Nouvelles obligations : garantie financière et assurance responsabilité civile
Pour renforcer encore davantage les protections pour les acquéreurs, la loi impose aux marchands de biens de souscrire une garantie financière couvrant les droits d'enregistrement. Cette garantie, requise auprès d’une banque monégasque, prend la forme d’une garantie à première demande envers le Trésor, protégeant ainsi l’État en cas de défaillance. En outre, les marchands de biens devront souscrire une assurance couvrant leur responsabilité civile professionnelle, assurant une protection accrue pour les clients contre les éventuels dommages dans le cadre de leur activité.
Ces dispositions sont d’ores et déjà en vigueur depuis le 1er septembre 2024, avec un délai de trois mois pour les marchands de biens déjà en exercice pour se conformer aux nouvelles exigences. En cas de non-respect de ces obligations, des sanctions administratives et pénales pourront être appliquées, comprenant notamment des intérêts de retard et une pénalité dissuasive de 5 % du montant des droits d’enregistrement dus.
L'avis des professionnels de l'immobilier et du Conseil national
Du côté des agents immobiliers, ces nouvelles mesures sont accueillies avec optimisme. Selon eux, l'encadrement de l'activité des marchands de biens devrait réduire le nombre d'acteurs dans le secteur et limiter la spéculation immobilière, permettant ainsi aux professionnels de se concentrer sur une offre de meilleure qualité et moins soumise aux fluctuations spéculatives.
Cependant, certaines voix s’élèvent pour critiquer la suppression de l’obligation de réaliser des travaux de 5 % minimum du prix d’acquisition, jugée insuffisante pour freiner les pratiques spéculatives. « Augmenter ce pourcentage à 10 % aurait pu éviter les activités de pure spéculation et aurait donné un plus grand sérieux à cette profession », soutiennent certaines agences immobilières.
De son côté, le président du Conseil national, Thomas Brezzo, a déclaré qu’il serait opportun de reconsidérer la restriction imposée en 2020 sur les nouvelles autorisations d’exercice, désormais que la profession est mieux encadrée. « Nous pouvons légitimement nous attendre à ce qu’un certain nombre de professionnels mettent un terme à leur activité, dans la mesure où ils ne remplissent pas les conditions définies par le texte », a-t-il affirmé, en plaidant pour une réouverture limitée des autorisations.

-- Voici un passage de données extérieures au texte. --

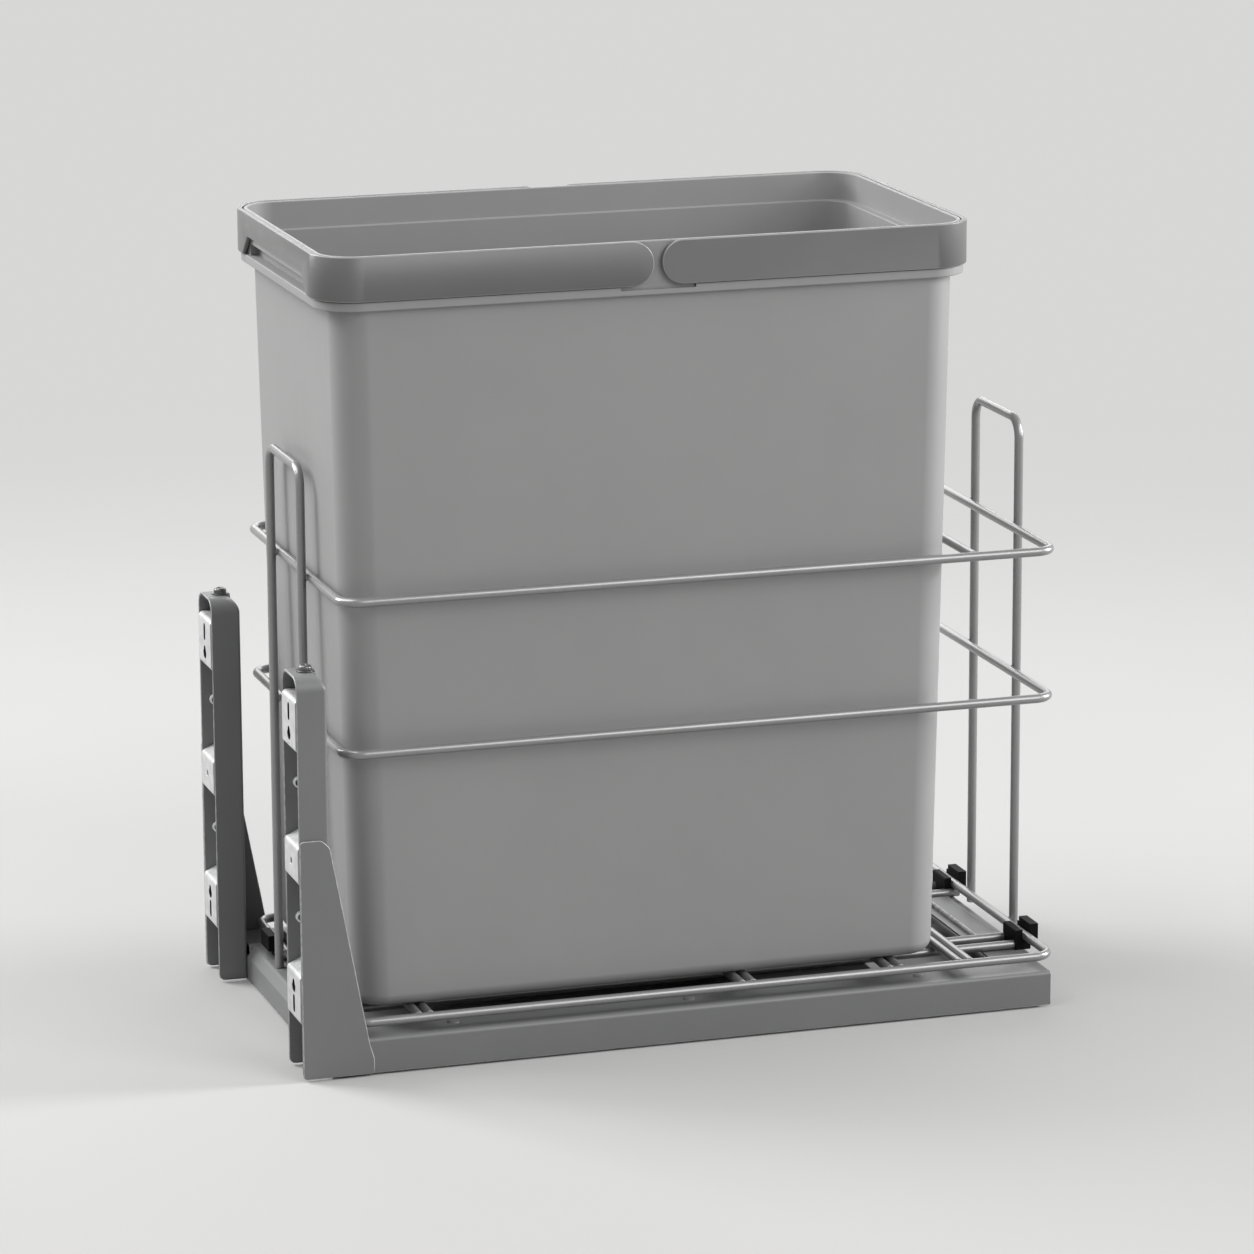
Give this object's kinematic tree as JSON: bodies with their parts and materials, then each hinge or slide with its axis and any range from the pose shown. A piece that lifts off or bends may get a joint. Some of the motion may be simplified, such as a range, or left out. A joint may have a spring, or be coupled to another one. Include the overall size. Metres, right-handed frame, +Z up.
{
  "type": "pull-out bin frame",
  "caption": "Bottom-mounted pull-out waste bin unit: a wire cage on ball-bearing runners, height-adjustable door brackets, and a tapered lift-out bin with fold-up bails.",
  "frame": {"origin": "centre of the overall footprint, on the cabinet floor under the fixed runner members", "axes": "+Z up; -Y towards the door, the way the frame pulls out; X across, the mirror plane is X = 0"},
  "size_m": [0.2514, 0.4912, 0.4934],
  "materials": {
    "coated_sheet": "grey powder coat, satin",
    "wire_finish": "silver-grey coat, satin",
    "zinc_plate": "bright zinc plate",
    "runner_steel": "zinc plate",
    "ball_steel": "polished",
    "bin_plastic": "fine-grained matt grey",
    "bail_plastic": "satin dark grey",
    "clip_plastic": "black, satin"
  },
  "bodies": {
    "fixed_members": {"cabinet_member_right": "runner_steel", "cabinet_member_left": "runner_steel"},
    "sledge": {"front_cross_bar": "coated_sheet", "middle_cross_member": "coated_sheet", "rear_cross_member": "coated_sheet", "upper_ring": "wire_finish", "lower_ring": "wire_finish", "basket_rim": "wire_finish", "ring_cross_wire": "wire_finish", "front_upright": "wire_finish", "rear_upright": "wire_finish", "basket_long_wires": "wire_finish", "basket_cross_wires": "wire_finish", "side_channel_right": "coated_sheet", "side_channel_left": "coated_sheet", "door_bracket_right": "coated_sheet", "door_bracket_left": "coated_sheet", "gusset_right": "coated_sheet", "gusset_left": "coated_sheet", "screw_washer_right": "zinc_plate", "screw_washer_left": "zinc_plate", "guide_studs_right": "zinc_plate", "guide_studs_left": "zinc_plate", "runner_rivets_right": "runner_steel", "runner_rivets_left": "runner_steel", "sledge_member_right": "runner_steel", "sledge_member_left": "runner_steel", "rim_clip_front_right": "clip_plastic", "rim_clip_front_left": "clip_plastic", "rim_clip_rear_right": "clip_plastic", "rim_clip_rear_left": "clip_plastic"},
    "outer_cage_right": {"outer_ball_cage_right": "runner_steel", "outer_balls_right": "ball_steel"},
    "middle_member_body_right": {"middle_member_right": "runner_steel"},
    "inner_cage_right": {"inner_ball_cage_right": "runner_steel", "inner_balls_right": "ball_steel"},
    "outer_cage_left": {"outer_ball_cage_left": "runner_steel", "outer_balls_left": "ball_steel"},
    "middle_member_body_left": {"middle_member_left": "runner_steel"},
    "inner_cage_left": {"inner_ball_cage_left": "runner_steel", "inner_balls_left": "ball_steel"},
    "height_adjuster_right": {"height_screw_right": "zinc_plate", "screw_retainer_right": "zinc_plate"},
    "rail_right": {"adjusting_rail_right": "zinc_plate"},
    "height_adjuster_left": {"height_screw_left": "zinc_plate", "screw_retainer_left": "zinc_plate"},
    "rail_left": {"adjusting_rail_left": "zinc_plate"},
    "bin": {"bin_body": "bin_plastic"},
    "front_bail_body": {"front_bail": "bail_plastic"},
    "rear_bail_body": {"rear_bail": "bail_plastic"}
  },
  "joints": [
    {"name": "drawer_slide", "type": "slide", "parent": "fixed_members", "child": "sledge", "axis": [0, -1, 0], "range_m": [0, 0.45]},
    {"name": "outer_cage_slide_right", "type": "slide", "parent": "fixed_members", "child": "outer_cage_right", "axis": [0, -1, 0], "range_m": [0, 0.1125]},
    {"name": "middle_member_slide_right", "type": "slide", "parent": "fixed_members", "child": "middle_member_body_right", "axis": [0, -1, 0], "range_m": [0, 0.225]},
    {"name": "inner_cage_slide_right", "type": "slide", "parent": "fixed_members", "child": "inner_cage_right", "axis": [0, -1, 0], "range_m": [0, 0.3375]},
    {"name": "outer_cage_slide_left", "type": "slide", "parent": "fixed_members", "child": "outer_cage_left", "axis": [0, -1, 0], "range_m": [0, 0.1125]},
    {"name": "middle_member_slide_left", "type": "slide", "parent": "fixed_members", "child": "middle_member_body_left", "axis": [0, -1, 0], "range_m": [0, 0.225]},
    {"name": "inner_cage_slide_left", "type": "slide", "parent": "fixed_members", "child": "inner_cage_left", "axis": [0, -1, 0], "range_m": [0, 0.3375]},
    {"name": "height_screw_turn_right", "type": "hinge", "parent": "sledge", "child": "height_adjuster_right", "pos_m": [0.1067, -0.235, 0.2475], "axis": [0, 0, -1], "range_deg": [-1500, 1500]},
    {"name": "rail_height_right", "type": "slide", "parent": "sledge", "child": "rail_right", "axis": [0, 0, 1], "range_m": [-0.0028, 0.0028]},
    {"name": "height_screw_turn_left", "type": "hinge", "parent": "sledge", "child": "height_adjuster_left", "pos_m": [-0.1067, -0.235, 0.2475], "axis": [0, 0, -1], "range_deg": [-1500, 1500]},
    {"name": "rail_height_left", "type": "slide", "parent": "sledge", "child": "rail_left", "axis": [0, 0, 1], "range_m": [-0.0028, 0.0028]},
    {"name": "bin_lift", "type": "slide", "parent": "sledge", "child": "bin", "axis": [0, 0, 1], "range_m": [0, 0.345]},
    {"name": "front_bail_turn", "type": "hinge", "parent": "bin", "child": "front_bail_body", "pos_m": [0, -0.03275, 0.47995], "axis": [-1, 0, 0], "range_deg": [0, 90]},
    {"name": "rear_bail_turn", "type": "hinge", "parent": "bin", "child": "rear_bail_body", "pos_m": [0, -0.00085, 0.47995], "axis": [1, 0, 0], "range_deg": [0, 90]}
  ],
  "couplings": [
    {"joint": "outer_cage_slide_right", "follows": "drawer_slide", "ratio": 0.25},
    {"joint": "middle_member_slide_right", "follows": "drawer_slide", "ratio": 0.5},
    {"joint": "inner_cage_slide_right", "follows": "drawer_slide", "ratio": 0.75},
    {"joint": "outer_cage_slide_left", "follows": "drawer_slide", "ratio": 0.25},
    {"joint": "middle_member_slide_left", "follows": "drawer_slide", "ratio": 0.5},
    {"joint": "inner_cage_slide_left", "follows": "drawer_slide", "ratio": 0.75},
    {"joint": "height_screw_turn_right", "follows": "rail_height_right", "rad_per_m": 8976},
    {"joint": "height_screw_turn_left", "follows": "rail_height_left", "rad_per_m": 8976}
  ]
}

Un nouvel équilibre dans un marché tendu
La législation récente représente un tournant pour le secteur immobilier monégasque. En limitant les avantages des marchands de biens et en imposant des exigences strictes en matière de conformité et de protection des acquéreurs, le gouvernement monégasque espère freiner la spéculation tout en favorisant un marché plus équilibré. Ce nouvel encadrement pourrait, à terme, offrir aux agents immobiliers une plus grande stabilité et rendre le marché plus accessible.
Ces mesures s’inscrivent dans un objectif plus large de préservation du parc immobilier monégasque, en renforçant la qualité et la sécurité des biens proposés sur le marché. Les effets de cette réforme seront observés de près dans les années à venir, tant par les professionnels de l’immobilier que par les investisseurs.